* SUPPLIED RECORDS:
□ □ □ □ □ □ □

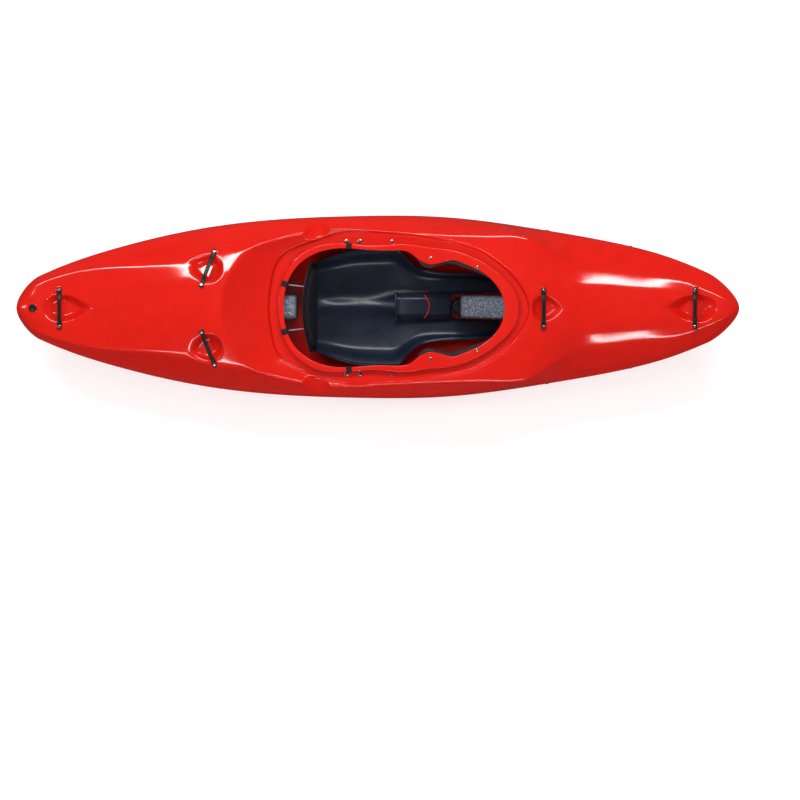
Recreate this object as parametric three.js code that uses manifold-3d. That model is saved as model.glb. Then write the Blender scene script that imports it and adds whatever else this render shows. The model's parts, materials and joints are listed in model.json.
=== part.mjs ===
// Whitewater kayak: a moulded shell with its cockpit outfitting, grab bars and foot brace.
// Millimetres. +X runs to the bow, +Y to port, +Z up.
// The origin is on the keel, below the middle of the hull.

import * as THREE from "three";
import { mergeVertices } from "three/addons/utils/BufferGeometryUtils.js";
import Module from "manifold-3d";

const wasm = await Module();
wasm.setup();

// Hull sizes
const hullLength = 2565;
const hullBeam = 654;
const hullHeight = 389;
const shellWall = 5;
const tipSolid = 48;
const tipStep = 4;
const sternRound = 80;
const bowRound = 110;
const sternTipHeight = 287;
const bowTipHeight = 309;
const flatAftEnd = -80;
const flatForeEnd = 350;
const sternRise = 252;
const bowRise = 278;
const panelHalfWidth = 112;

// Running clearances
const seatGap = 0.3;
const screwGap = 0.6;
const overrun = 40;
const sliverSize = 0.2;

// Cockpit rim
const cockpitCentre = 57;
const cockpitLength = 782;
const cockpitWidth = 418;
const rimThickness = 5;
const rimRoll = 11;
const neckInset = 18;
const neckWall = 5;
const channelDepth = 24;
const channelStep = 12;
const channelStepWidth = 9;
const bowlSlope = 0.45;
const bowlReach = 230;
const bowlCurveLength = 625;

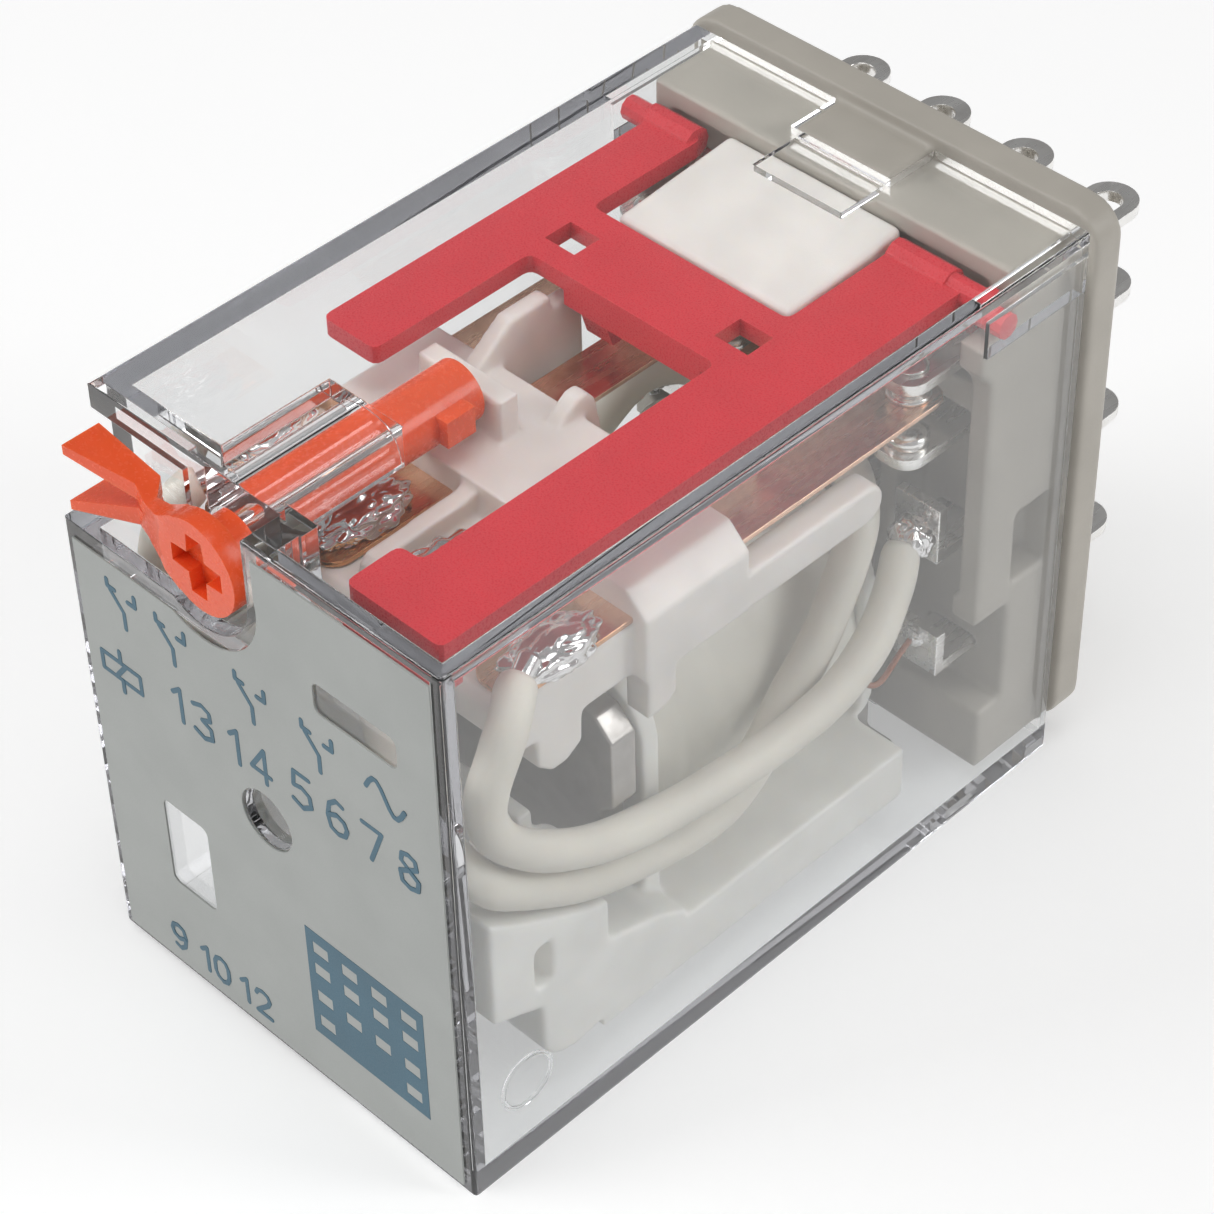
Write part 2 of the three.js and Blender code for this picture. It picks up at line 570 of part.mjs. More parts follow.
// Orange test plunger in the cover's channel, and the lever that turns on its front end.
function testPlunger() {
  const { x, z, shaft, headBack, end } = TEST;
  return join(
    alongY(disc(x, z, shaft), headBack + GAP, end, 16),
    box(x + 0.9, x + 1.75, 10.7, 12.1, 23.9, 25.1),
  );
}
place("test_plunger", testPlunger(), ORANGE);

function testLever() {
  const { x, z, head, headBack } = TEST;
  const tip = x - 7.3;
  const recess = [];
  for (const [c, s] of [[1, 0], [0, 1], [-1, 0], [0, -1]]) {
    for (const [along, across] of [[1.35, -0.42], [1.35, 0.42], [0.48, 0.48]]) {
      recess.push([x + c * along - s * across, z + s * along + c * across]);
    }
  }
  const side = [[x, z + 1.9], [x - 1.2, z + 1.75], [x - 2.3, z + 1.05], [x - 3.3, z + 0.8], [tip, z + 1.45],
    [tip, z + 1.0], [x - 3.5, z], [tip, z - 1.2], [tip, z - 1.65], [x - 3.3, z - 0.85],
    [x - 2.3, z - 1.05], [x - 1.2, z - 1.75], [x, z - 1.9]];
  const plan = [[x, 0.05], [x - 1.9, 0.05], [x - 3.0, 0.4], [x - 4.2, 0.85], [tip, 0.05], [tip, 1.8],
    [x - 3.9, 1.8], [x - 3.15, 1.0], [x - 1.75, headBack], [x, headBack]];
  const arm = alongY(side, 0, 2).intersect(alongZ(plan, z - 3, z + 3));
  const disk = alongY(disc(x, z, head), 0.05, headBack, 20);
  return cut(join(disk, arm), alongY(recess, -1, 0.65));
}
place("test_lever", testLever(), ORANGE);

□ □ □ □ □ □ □

State only how many lines in the material include "manifold".

2